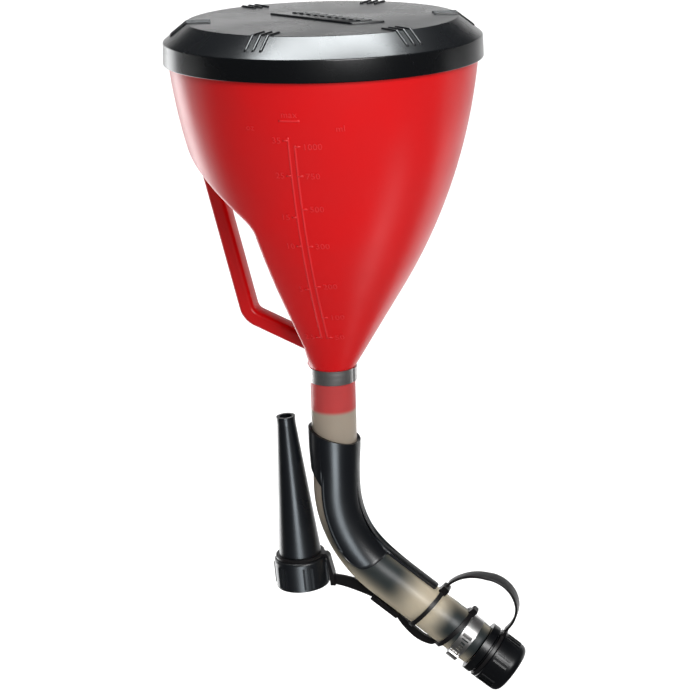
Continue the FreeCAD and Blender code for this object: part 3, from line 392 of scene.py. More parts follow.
def hose_frame(run):
    """Centre, direction and inside normal of the hose, run mm after the start of its bend."""
    if run <= 0.0:
        return Vector((0.0, 0.0, BEND_TOP - run)), Vector((0, 0, -1)), Vector((1, 0, 0))
    angle = min(run / BEND, TURN)
    inward = Vector((math.cos(angle), 0.0, math.sin(angle)))
    ahead = Vector((math.sin(angle), 0.0, -math.cos(angle)))
    centre = Vector((BEND, 0.0, BEND_TOP)) - inward * BEND
    return centre + ahead * max(run - BEND * TURN, 0.0), ahead, inward


def run_at(outlet_distance):
    return outlet_distance - REACH + BEND * TURN


def hose_surface(run, angle, radius):
    """A point at this radius, angle degrees round from the inside of the bend towards -Y."""
    centre, _, inward = hose_frame(run)
    turn = math.radians(angle)
    return centre + inward * (radius * math.cos(turn)) - Vector((0, 1, 0)) * (radius * math.sin(turn))


# ---------------------------------------------------------------- bowl with recess

HALF_CONE = math.radians(30.95)
CONE = math.tan(HALF_CONE)
FOOT, FOOT_RADIUS = -170.1, 12.4      # the cone's lower end
JOIN = -126.1                         # where the cone turns into the bulge
BULGE = 279.5                         # radius of the bulge's arc
JOIN_RADIUS = FOOT_RADIUS + CONE * (JOIN - FOOT)
BULGE_X = JOIN_RADIUS - BULGE * math.cos(HALF_CONE)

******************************

Without changing anything, quote the lines from the top of the data to the line that contains "bowl with recess", including that line.

→ ANSWER BELOW
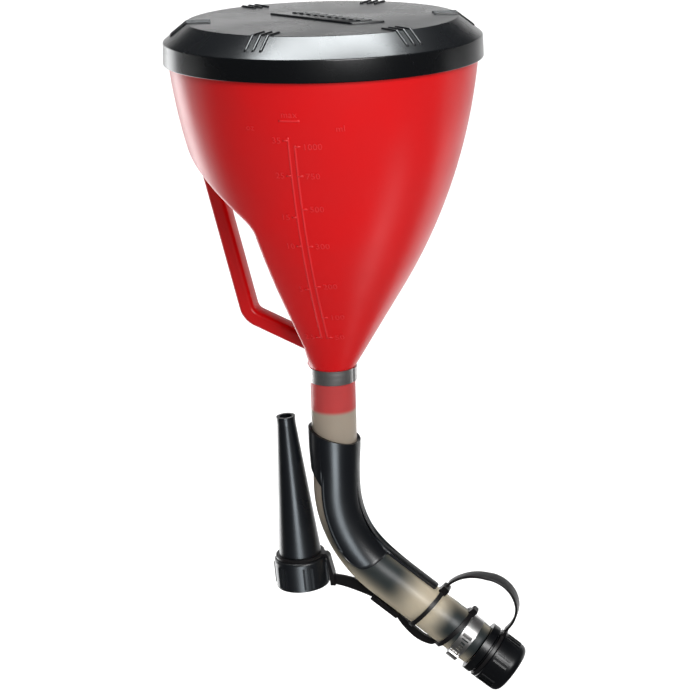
Continue the FreeCAD and Blender code for this object: part 3, from line 392 of scene.py. More parts follow.
def hose_frame(run):
    """Centre, direction and inside normal of the hose, run mm after the start of its bend."""
    if run <= 0.0:
        return Vector((0.0, 0.0, BEND_TOP - run)), Vector((0, 0, -1)), Vector((1, 0, 0))
    angle = min(run / BEND, TURN)
    inward = Vector((math.cos(angle), 0.0, math.sin(angle)))
    ahead = Vector((math.sin(angle), 0.0, -math.cos(angle)))
    centre = Vector((BEND, 0.0, BEND_TOP)) - inward * BEND
    return centre + ahead * max(run - BEND * TURN, 0.0), ahead, inward


def run_at(outlet_distance):
    return outlet_distance - REACH + BEND * TURN


def hose_surface(run, angle, radius):
    """A point at this radius, angle degrees round from the inside of the bend towards -Y."""
    centre, _, inward = hose_frame(run)
    turn = math.radians(angle)
    return centre + inward * (radius * math.cos(turn)) - Vector((0, 1, 0)) * (radius * math.sin(turn))


# ---------------------------------------------------------------- bowl with recess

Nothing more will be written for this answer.